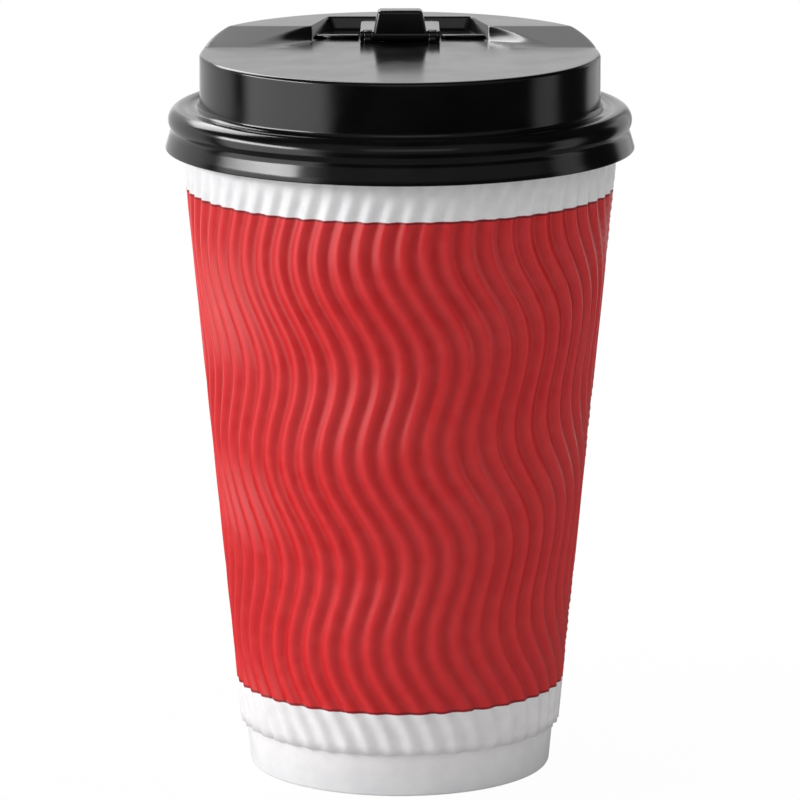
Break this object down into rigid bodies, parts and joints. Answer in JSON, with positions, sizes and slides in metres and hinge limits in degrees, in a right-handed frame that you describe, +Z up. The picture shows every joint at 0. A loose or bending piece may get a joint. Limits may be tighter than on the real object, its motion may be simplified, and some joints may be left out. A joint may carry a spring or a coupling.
{
  "type": "paper coffee cup",
  "caption": "Tapered takeaway paper coffee cup with a rolled brim, a red ripple wrap and a black press-on lid whose hinged flip tab closes the sip opening.",
  "frame": {"origin": "on the surface the cup stands on, at the middle of its base", "axes": "+Z up along the cup's axis, -Y towards the front of the lid, +Y towards the sip opening, X along the tab's hinge"},
  "size_m": [0.0936, 0.0936, 0.1512],
  "materials": {
    "cup_board": "smooth coated white board",
    "sleeve_paper": "fluted paper with a matt red print between white margins",
    "lid_plastic": "glossy black moulded plastic"
  },
  "bodies": {
    "cup": {"cup_wall": "cup_board", "cup_base": "cup_board", "ripple_sleeve": "sleeve_paper", "lid": "lid_plastic"},
    "tab": {"lid_tab": "lid_plastic"}
  },
  "joints": [
    {"name": "tab_hinge", "type": "hinge", "parent": "cup", "child": "tab", "pos_m": [0, 0.014, 0.14605], "axis": [1, 0, 0], "range_deg": [0, 94]}
  ]
}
※
● **Work to be completed**: Take the lines above and print them exactly.

● **Worked answer**:
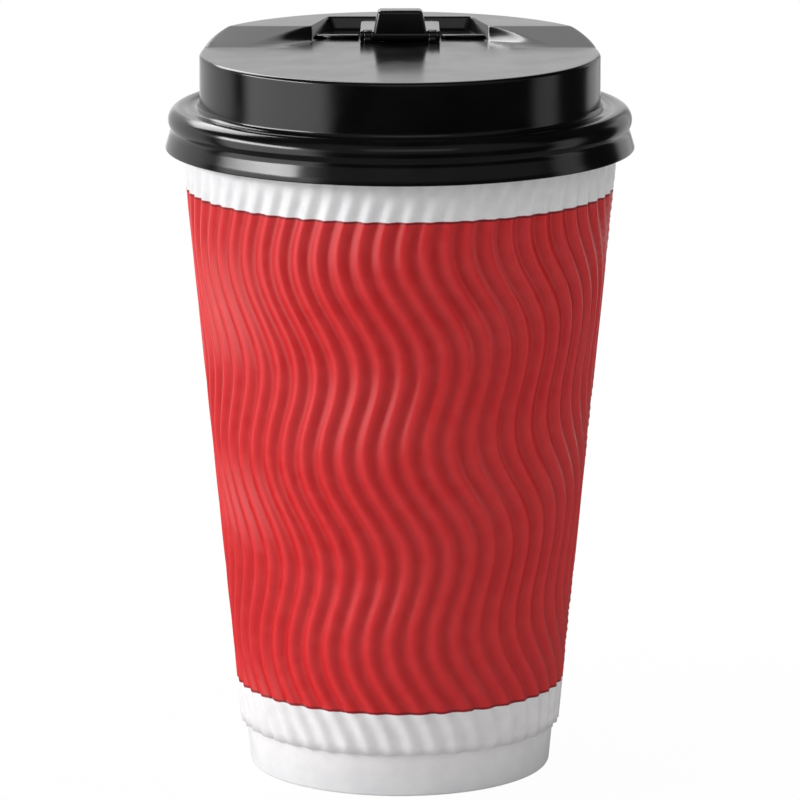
Break this object down into rigid bodies, parts and joints. Answer in JSON, with positions, sizes and slides in metres and hinge limits in degrees, in a right-handed frame that you describe, +Z up. The picture shows every joint at 0. A loose or bending piece may get a joint. Limits may be tighter than on the real object, its motion may be simplified, and some joints may be left out. A joint may carry a spring or a coupling.
{
  "type": "paper coffee cup",
  "caption": "Tapered takeaway paper coffee cup with a rolled brim, a red ripple wrap and a black press-on lid whose hinged flip tab closes the sip opening.",
  "frame": {"origin": "on the surface the cup stands on, at the middle of its base", "axes": "+Z up along the cup's axis, -Y towards the front of the lid, +Y towards the sip opening, X along the tab's hinge"},
  "size_m": [0.0936, 0.0936, 0.1512],
  "materials": {
    "cup_board": "smooth coated white board",
    "sleeve_paper": "fluted paper with a matt red print between white margins",
    "lid_plastic": "glossy black moulded plastic"
  },
  "bodies": {
    "cup": {"cup_wall": "cup_board", "cup_base": "cup_board", "ripple_sleeve": "sleeve_paper", "lid": "lid_plastic"},
    "tab": {"lid_tab": "lid_plastic"}
  },
  "joints": [
    {"name": "tab_hinge", "type": "hinge", "parent": "cup", "child": "tab", "pos_m": [0, 0.014, 0.14605], "axis": [1, 0, 0], "range_deg": [0, 94]}
  ]
}